Please write out the material that follows, exactly as it stands.

— Start —

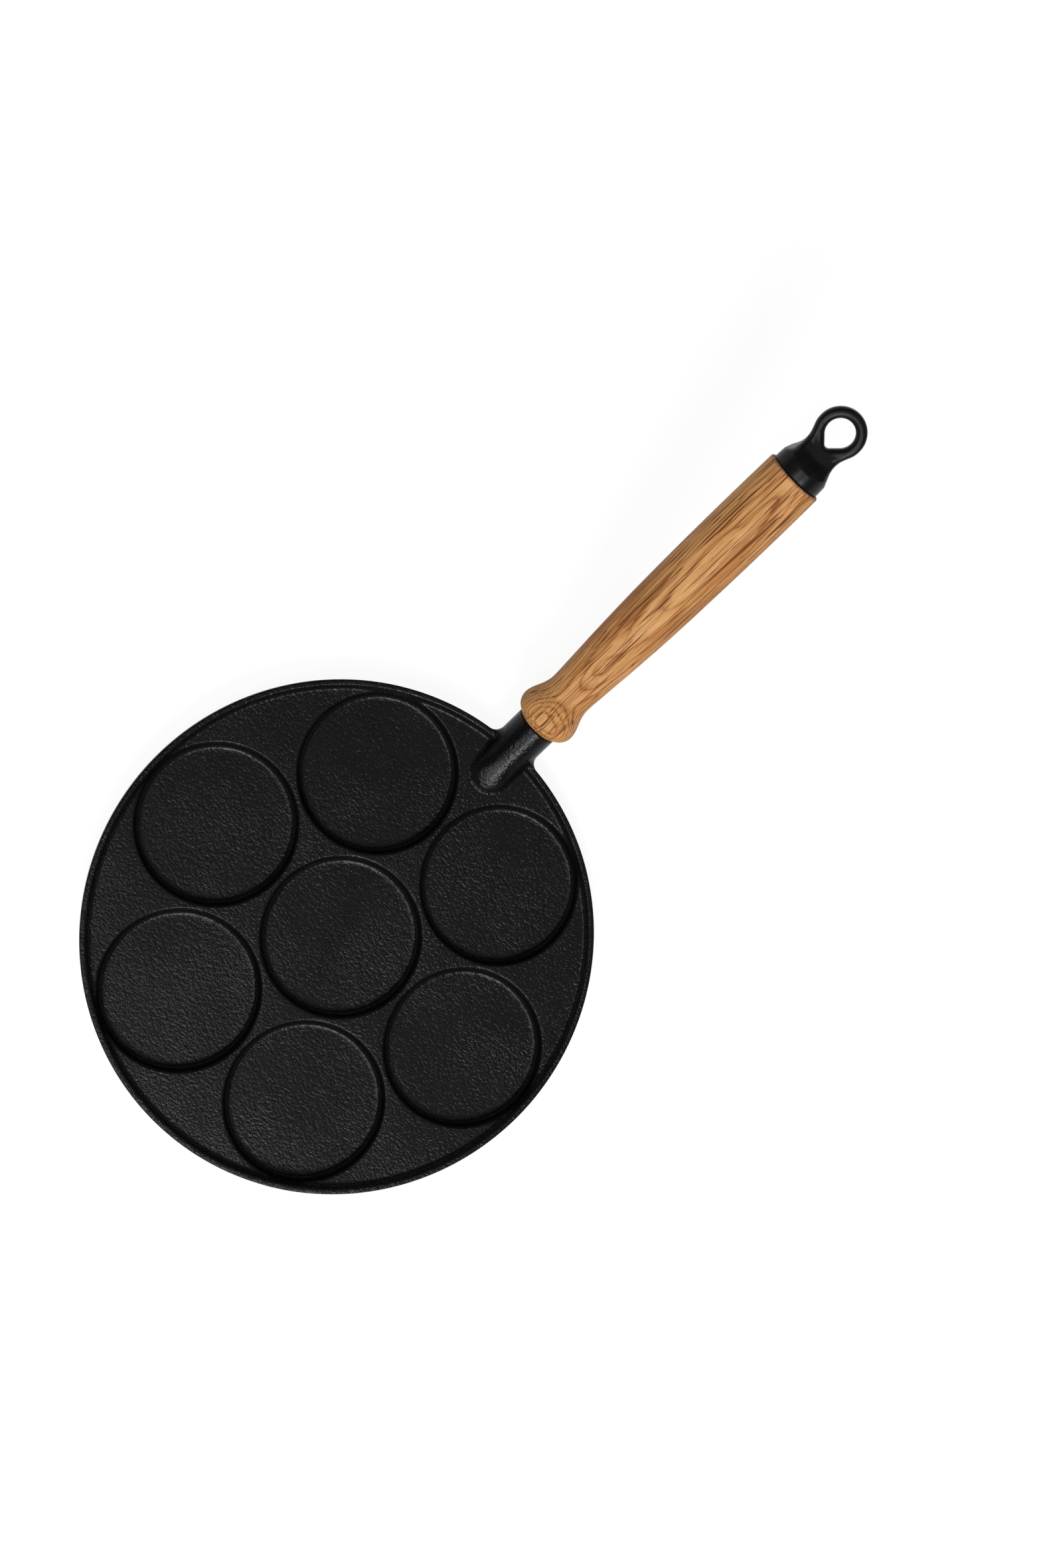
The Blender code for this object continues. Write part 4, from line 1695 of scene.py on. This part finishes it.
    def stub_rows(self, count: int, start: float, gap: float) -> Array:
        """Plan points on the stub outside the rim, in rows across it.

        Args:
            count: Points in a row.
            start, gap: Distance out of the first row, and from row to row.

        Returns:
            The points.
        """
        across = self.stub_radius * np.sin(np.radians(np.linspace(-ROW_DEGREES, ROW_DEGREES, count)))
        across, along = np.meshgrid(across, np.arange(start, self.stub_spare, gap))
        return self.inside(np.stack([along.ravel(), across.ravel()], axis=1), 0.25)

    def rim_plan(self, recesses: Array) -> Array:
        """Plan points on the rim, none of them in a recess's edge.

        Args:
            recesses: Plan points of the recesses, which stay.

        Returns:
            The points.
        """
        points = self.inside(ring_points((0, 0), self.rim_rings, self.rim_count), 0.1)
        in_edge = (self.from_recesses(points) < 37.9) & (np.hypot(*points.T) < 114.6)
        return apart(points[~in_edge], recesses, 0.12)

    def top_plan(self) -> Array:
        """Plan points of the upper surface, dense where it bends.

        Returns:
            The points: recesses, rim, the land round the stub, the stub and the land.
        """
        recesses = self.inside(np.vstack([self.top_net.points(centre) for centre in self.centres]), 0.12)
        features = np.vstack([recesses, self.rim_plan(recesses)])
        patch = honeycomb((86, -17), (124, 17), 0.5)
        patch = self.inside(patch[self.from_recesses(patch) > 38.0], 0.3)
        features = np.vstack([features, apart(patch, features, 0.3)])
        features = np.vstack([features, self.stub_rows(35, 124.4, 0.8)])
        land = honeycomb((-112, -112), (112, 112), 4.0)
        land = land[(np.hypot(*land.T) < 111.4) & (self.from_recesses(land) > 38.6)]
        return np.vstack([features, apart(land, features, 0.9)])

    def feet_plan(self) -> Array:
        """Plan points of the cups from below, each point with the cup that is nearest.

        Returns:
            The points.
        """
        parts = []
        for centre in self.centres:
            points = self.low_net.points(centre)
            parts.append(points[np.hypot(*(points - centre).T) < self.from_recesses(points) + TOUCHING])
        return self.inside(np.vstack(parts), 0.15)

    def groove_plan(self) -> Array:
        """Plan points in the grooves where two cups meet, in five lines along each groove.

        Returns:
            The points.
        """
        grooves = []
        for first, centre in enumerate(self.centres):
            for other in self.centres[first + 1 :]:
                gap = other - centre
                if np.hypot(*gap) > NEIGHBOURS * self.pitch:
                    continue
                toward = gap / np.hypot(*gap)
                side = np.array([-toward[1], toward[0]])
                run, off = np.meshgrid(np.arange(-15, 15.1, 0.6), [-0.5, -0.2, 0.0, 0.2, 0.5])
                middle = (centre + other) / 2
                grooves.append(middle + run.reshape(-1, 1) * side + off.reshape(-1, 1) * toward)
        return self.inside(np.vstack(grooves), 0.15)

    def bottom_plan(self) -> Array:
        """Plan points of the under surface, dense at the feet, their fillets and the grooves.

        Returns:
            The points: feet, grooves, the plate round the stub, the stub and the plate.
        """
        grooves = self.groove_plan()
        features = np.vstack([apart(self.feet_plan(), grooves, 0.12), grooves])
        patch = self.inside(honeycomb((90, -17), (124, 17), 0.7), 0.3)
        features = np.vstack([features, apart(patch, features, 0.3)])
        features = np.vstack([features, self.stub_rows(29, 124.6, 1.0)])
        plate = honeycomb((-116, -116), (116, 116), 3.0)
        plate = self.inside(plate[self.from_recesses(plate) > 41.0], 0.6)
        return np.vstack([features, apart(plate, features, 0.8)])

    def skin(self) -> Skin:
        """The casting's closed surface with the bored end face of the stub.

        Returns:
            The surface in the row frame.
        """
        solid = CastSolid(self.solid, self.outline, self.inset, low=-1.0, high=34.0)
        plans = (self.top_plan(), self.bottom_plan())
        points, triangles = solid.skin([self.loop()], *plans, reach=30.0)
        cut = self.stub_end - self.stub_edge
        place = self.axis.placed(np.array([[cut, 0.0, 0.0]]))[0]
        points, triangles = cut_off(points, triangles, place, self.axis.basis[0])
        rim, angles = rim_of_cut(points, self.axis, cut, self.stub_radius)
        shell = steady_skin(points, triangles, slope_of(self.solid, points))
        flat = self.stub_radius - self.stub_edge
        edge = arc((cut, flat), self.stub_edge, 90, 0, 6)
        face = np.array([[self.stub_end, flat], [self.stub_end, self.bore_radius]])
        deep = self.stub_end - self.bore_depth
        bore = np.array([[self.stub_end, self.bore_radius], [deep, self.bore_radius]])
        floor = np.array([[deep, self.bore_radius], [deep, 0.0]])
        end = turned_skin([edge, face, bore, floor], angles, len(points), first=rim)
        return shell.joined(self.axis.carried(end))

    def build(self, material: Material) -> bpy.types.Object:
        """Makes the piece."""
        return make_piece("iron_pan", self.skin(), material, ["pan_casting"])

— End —

[The reply]
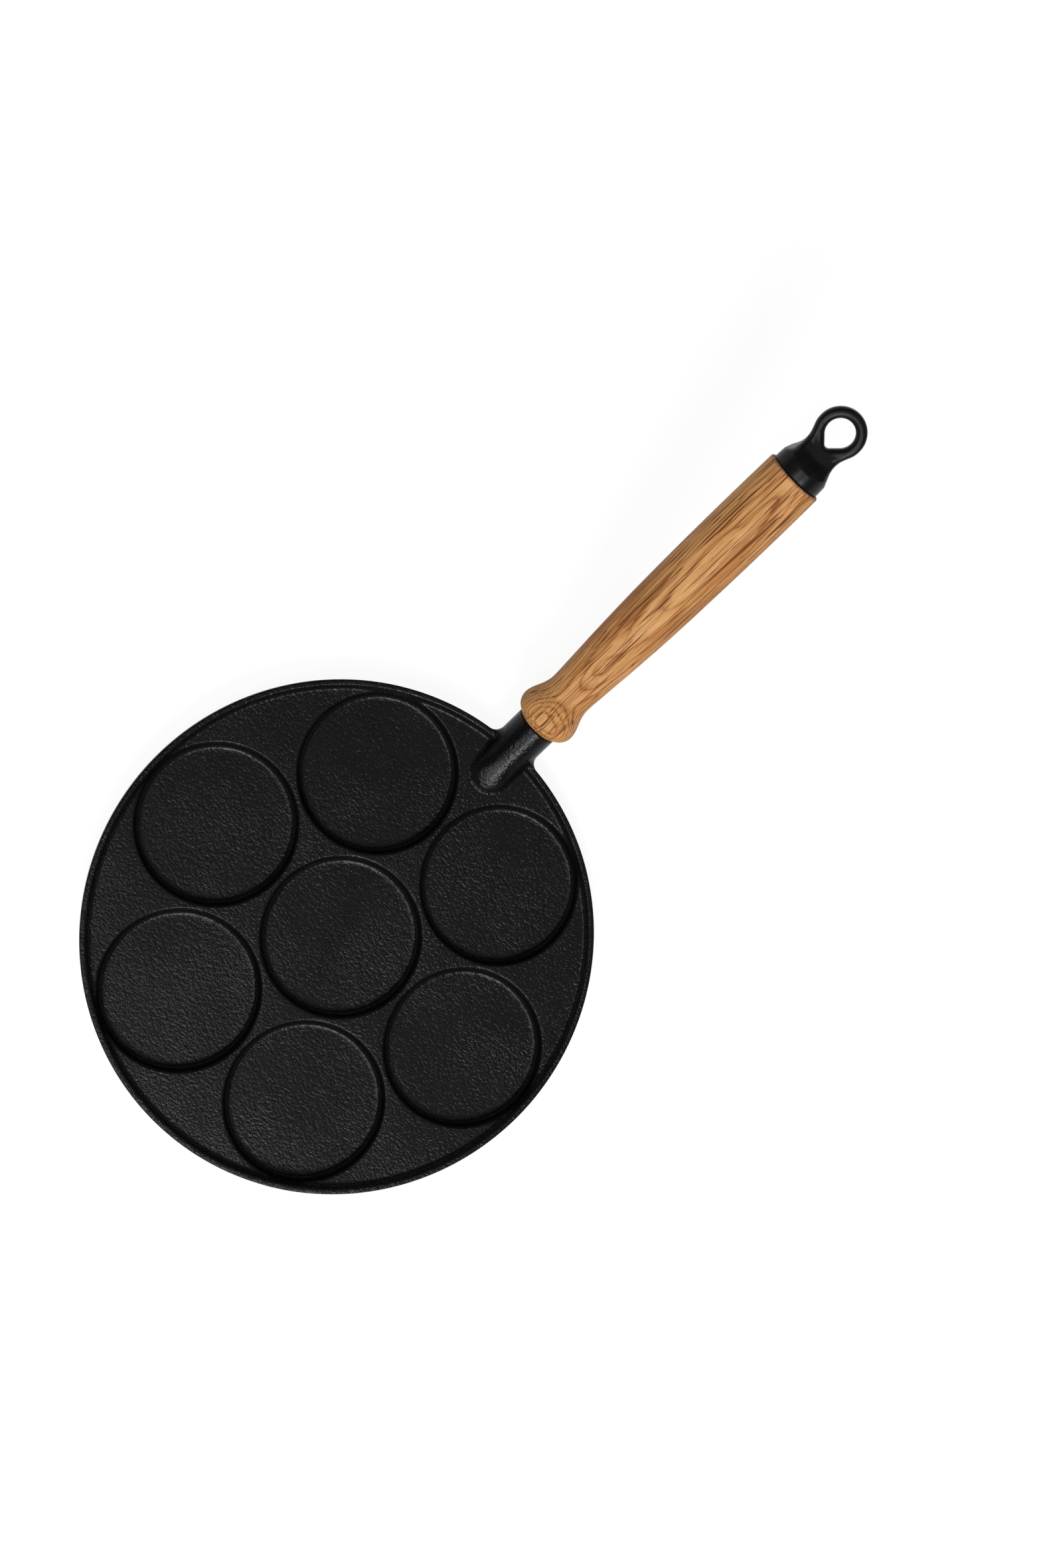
The Blender code for this object continues. Write part 4, from line 1695 of scene.py on. This part finishes it.
    def stub_rows(self, count: int, start: float, gap: float) -> Array:
        """Plan points on the stub outside the rim, in rows across it.

        Args:
            count: Points in a row.
            start, gap: Distance out of the first row, and from row to row.

        Returns:
            The points.
        """
        across = self.stub_radius * np.sin(np.radians(np.linspace(-ROW_DEGREES, ROW_DEGREES, count)))
        across, along = np.meshgrid(across, np.arange(start, self.stub_spare, gap))
        return self.inside(np.stack([along.ravel(), across.ravel()], axis=1), 0.25)

    def rim_plan(self, recesses: Array) -> Array:
        """Plan points on the rim, none of them in a recess's edge.

        Args:
            recesses: Plan points of the recesses, which stay.

        Returns:
            The points.
        """
        points = self.inside(ring_points((0, 0), self.rim_rings, self.rim_count), 0.1)
        in_edge = (self.from_recesses(points) < 37.9) & (np.hypot(*points.T) < 114.6)
        return apart(points[~in_edge], recesses, 0.12)

    def top_plan(self) -> Array:
        """Plan points of the upper surface, dense where it bends.

        Returns:
            The points: recesses, rim, the land round the stub, the stub and the land.
        """
        recesses = self.inside(np.vstack([self.top_net.points(centre) for centre in self.centres]), 0.12)
        features = np.vstack([recesses, self.rim_plan(recesses)])
        patch = honeycomb((86, -17), (124, 17), 0.5)
        patch = self.inside(patch[self.from_recesses(patch) > 38.0], 0.3)
        features = np.vstack([features, apart(patch, features, 0.3)])
        features = np.vstack([features, self.stub_rows(35, 124.4, 0.8)])
        land = honeycomb((-112, -112), (112, 112), 4.0)
        land = land[(np.hypot(*land.T) < 111.4) & (self.from_recesses(land) > 38.6)]
        return np.vstack([features, apart(land, features, 0.9)])

    def feet_plan(self) -> Array:
        """Plan points of the cups from below, each point with the cup that is nearest.

        Returns:
            The points.
        """
        parts = []
        for centre in self.centres:
            points = self.low_net.points(centre)
            parts.append(points[np.hypot(*(points - centre).T) < self.from_recesses(points) + TOUCHING])
        return self.inside(np.vstack(parts), 0.15)

    def groove_plan(self) -> Array:
        """Plan points in the grooves where two cups meet, in five lines along each groove.

        Returns:
            The points.
        """
        grooves = []
        for first, centre in enumerate(self.centres):
            for other in self.centres[first + 1 :]:
                gap = other - centre
                if np.hypot(*gap) > NEIGHBOURS * self.pitch:
                    continue
                toward = gap / np.hypot(*gap)
                side = np.array([-toward[1], toward[0]])
                run, off = np.meshgrid(np.arange(-15, 15.1, 0.6), [-0.5, -0.2, 0.0, 0.2, 0.5])
                middle = (centre + other) / 2
                grooves.append(middle + run.reshape(-1, 1) * side + off.reshape(-1, 1) * toward)
        return self.inside(np.vstack(grooves), 0.15)

    def bottom_plan(self) -> Array:
        """Plan points of the under surface, dense at the feet, their fillets and the grooves.

        Returns:
            The points: feet, grooves, the plate round the stub, the stub and the plate.
        """
        grooves = self.groove_plan()
        features = np.vstack([apart(self.feet_plan(), grooves, 0.12), grooves])
        patch = self.inside(honeycomb((90, -17), (124, 17), 0.7), 0.3)
        features = np.vstack([features, apart(patch, features, 0.3)])
        features = np.vstack([features, self.stub_rows(29, 124.6, 1.0)])
        plate = honeycomb((-116, -116), (116, 116), 3.0)
        plate = self.inside(plate[self.from_recesses(plate) > 41.0], 0.6)
        return np.vstack([features, apart(plate, features, 0.8)])

    def skin(self) -> Skin:
        """The casting's closed surface with the bored end face of the stub.

        Returns:
            The surface in the row frame.
        """
        solid = CastSolid(self.solid, self.outline, self.inset, low=-1.0, high=34.0)
        plans = (self.top_plan(), self.bottom_plan())
        points, triangles = solid.skin([self.loop()], *plans, reach=30.0)
        cut = self.stub_end - self.stub_edge
        place = self.axis.placed(np.array([[cut, 0.0, 0.0]]))[0]
        points, triangles = cut_off(points, triangles, place, self.axis.basis[0])
        rim, angles = rim_of_cut(points, self.axis, cut, self.stub_radius)
        shell = steady_skin(points, triangles, slope_of(self.solid, points))
        flat = self.stub_radius - self.stub_edge
        edge = arc((cut, flat), self.stub_edge, 90, 0, 6)
        face = np.array([[self.stub_end, flat], [self.stub_end, self.bore_radius]])
        deep = self.stub_end - self.bore_depth
        bore = np.array([[self.stub_end, self.bore_radius], [deep, self.bore_radius]])
        floor = np.array([[deep, self.bore_radius], [deep, 0.0]])
        end = turned_skin([edge, face, bore, floor], angles, len(points), first=rim)
        return shell.joined(self.axis.carried(end))

    def build(self, material: Material) -> bpy.types.Object:
        """Makes the piece."""
        return make_piece("iron_pan", self.skin(), material, ["pan_casting"])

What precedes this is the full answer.